Because the filling comes pre-wetted, the bread is the part doing the structural worrying. A katsu sando keeps a dry cutlet off the crumb with a brush of sauce; this one has a cutlet soaked in vinegar and buried in tartar, so the shokupan has to be buttered firmly across both inner faces to wall it off, and even then the clock is short. Leave the butter off and vinegar wicks down into the crumb until the base turns translucent before the wrapper is open. Pile the tartar too thick and it slides and the sandwich loses its footing. The crust that gave the fried chicken its snap is already half-surrendered to the vinegar by design, so unlike a katsu sando, crispness was never the thing this sandwich was protecting.

Bite into one and it is sauce-led from the first instant. The bread gives, the butter and the tartar land cool and rich and oniony, then the sweet-sour vinegar comes up sharp from underneath, and the chicken itself arrives last, soft-crusted and well seasoned, more tender than crisp. It is a loud, wet, tangy mouthful, nothing like the dry-crusted snap of a tatsuta-age or the clean crunch of a katsu sando; the pleasure is the collision of sour and creamy over soft warm chicken, a Kyushu plate lunch folded into bread and eaten by hand.

The dish it carries is fiercely local, and the sando wears that provenance. Chicken nanban is a Miyazaki specialty, the pride of the southern Kyushu prefecture, where it is a B-class regional staple eaten in canteens and home kitchens as a plate of fried chicken under tartar with shredded cabbage. The sandwich is a portable reading of that plate, and it reads as Miyazaki the way a Philly item reads as Philadelphia, a regional dish that travelled into bread without shedding where it is from.

The name carries a deeper lineage than the chicken does. Nanban, southern barbarian, was the Japanese word for the sixteenth-century Portuguese, and the nanbanzuke technique of marinating fried food in sweet spiced vinegar descends from the Portuguese escabeche they brought to Nagasaki. The vinegar bath in chicken nanban is that old import applied to chicken; the tartar is a separate and much later addition. So the sandwich folds together a centuries-old Iberian preserving trick and a postwar Kyushu invention, the vinegar ancient and the creamy blanket modern.

Within the chicken-sando family it is the one defined by its double dressing, and naming the near ones sharpens it. A plain karaage sando carries dry fried chicken with at most a streak of mayo; the soy-marinated tatsuta-age sando is seasoned in the meat and left dry-crusted; the Western-style fried chicken sandwich leans on heat and pickle. Chicken nanban is the wet one, the only member dressed in two finished sauces before it is bagged, the sweet-vinegar-and-tartar reading that no other fried-chicken sando attempts.

Even the cabbage that usually rides along is part of the inheritance.

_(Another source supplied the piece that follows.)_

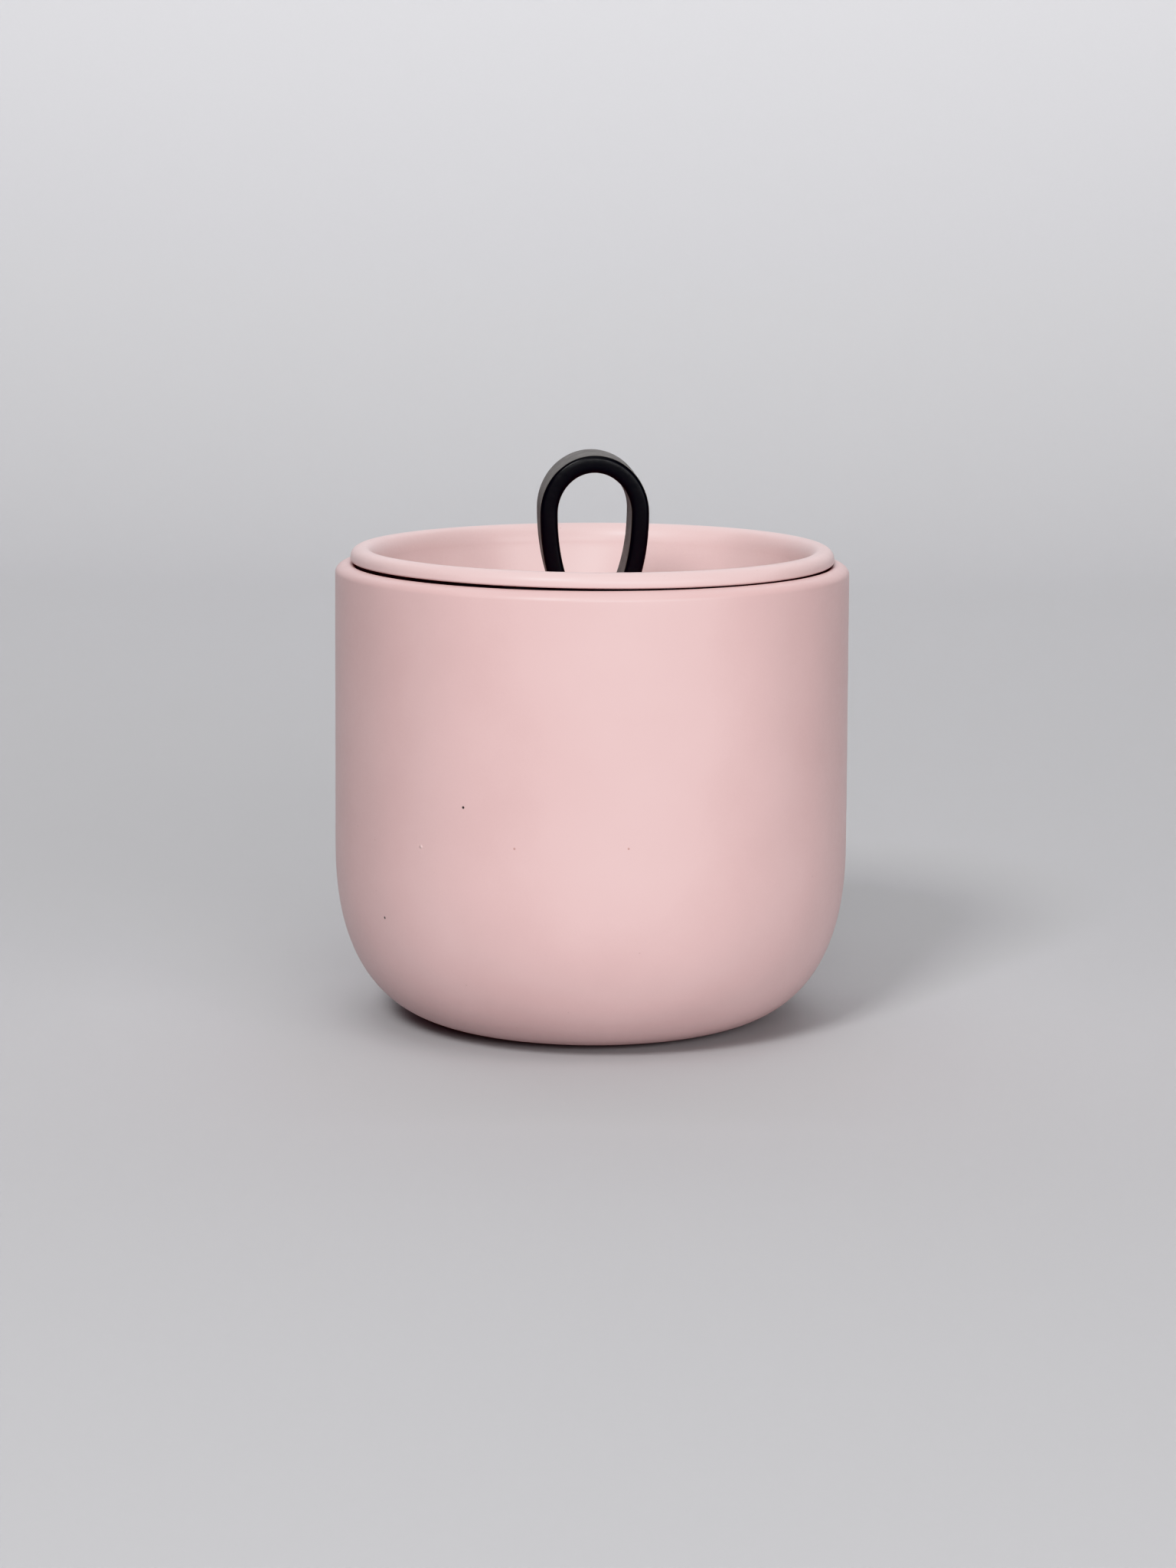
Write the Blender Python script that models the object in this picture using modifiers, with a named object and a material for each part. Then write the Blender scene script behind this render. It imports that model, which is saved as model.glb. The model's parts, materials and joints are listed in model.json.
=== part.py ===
"""Lidded ceramic candle jar: jar, dish lid with seal ring, and a strap handle held by a screw post.

Metres, +Z up. The origin is on the jar's axis, on the surface that it stands on.
"""
import math

import bmesh
import bpy
from mathutils import Matrix, Vector

# ---- driving dimensions -------------------------------------------------------------------
MM = 0.001
GAP = 0.3 * MM                      # air between two pieces that touch

FOOT_HEIGHT = 0.6 * MM              # foot ring below the body
FOOT_OUTER_R = 24.0 * MM
FOOT_INNER_R = 20.5 * MM
BASE_RECESS = 0.9 * MM              # height of the base inside the foot ring

BODY_R = 49.8 * MM                  # outer radius under the rim
BODY_LOW_R = 50.0 * MM              # outer radius where the bottom curve starts
JAR_HEIGHT = 90.0 * MM              # crest of the rim above the table
BOTTOM_CURVE = (25.5 * MM, 35.0 * MM)   # width and height of the outer bottom curve
BOTTOM_POWER = 2.4                  # superellipse power of both bottom curves
RIM_CREST_R = 47.2 * MM
RIM_OUTER_DROP = 1.8 * MM           # height of the rim's outer rounding
RIM_INNER_DROP = 2.6 * MM           # height of the rim's inner rounding
MOUTH_R = 45.4 * MM
INNER_LOW_R = 45.0 * MM
INNER_FLOOR_Z = 6.6 * MM
INNER_CURVE = (20.5 * MM, 30.0 * MM)    # width and height of the inner bottom curve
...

On the plate, chicken nanban is served over shredded raw cabbage for a cold crunch against the hot dressed chicken, and the better sando keeps a thin layer of it for the same reason, the one fresh element in an otherwise rich and saucy bite. It is the plate lunch's logic surviving the move into bread, the cabbage doing in the sandwich exactly what it did beside the chicken on the dish.

The Staff Meal From Nobeoka

The dish has a commonly told origin that is worth telling with its hedges intact. Chicken nanban is generally traced to the mid-1950s in Nobeoka, a city in Miyazaki Prefecture, where it began as a staff meal at a Western-style restaurant called London: fried chicken dipped in sweet vinegar, eaten by the cooks before it was ever a menu item. That account is the standard one and is repeated across Japanese regional-food references, though as kitchen-origin stories go it rests on local tradition more than on a contemporaneous record.

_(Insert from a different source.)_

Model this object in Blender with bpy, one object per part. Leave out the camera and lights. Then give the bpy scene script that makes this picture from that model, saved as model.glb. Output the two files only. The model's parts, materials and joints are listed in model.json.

The tartar sauce, the part that makes the dish look the way it does, has a firmer and separate attribution. It is credited to Yoshimitsu Kai, who founded the restaurant Ogura, and the tartar-topped chicken nanban is recorded as reaching the menu of an Ogura-group restaurant in Miyazaki City in 1965. A second Nobeoka restaurant, Nao-chan, is also recognised as an originator and to this day serves its chicken nanban with only the sweet vinegar and no tartar, which is why the dish has two legitimate forms rather than one.

The sandwich is a much later commercial extension with no inventor of its own. Putting chicken nanban between shokupan belongs to the broad Japanese sando habit of carrying a regional or yoshoku dish into bread, and it spread as Miyazaki's specialty gained national recognition rather than from any single shop. The hard date in the whole account is the tartar: 1965, the year Ogura put the creamy blanket over the sweet-vinegar chicken in Miyazaki City and gave the dish the face the sandwich now carries.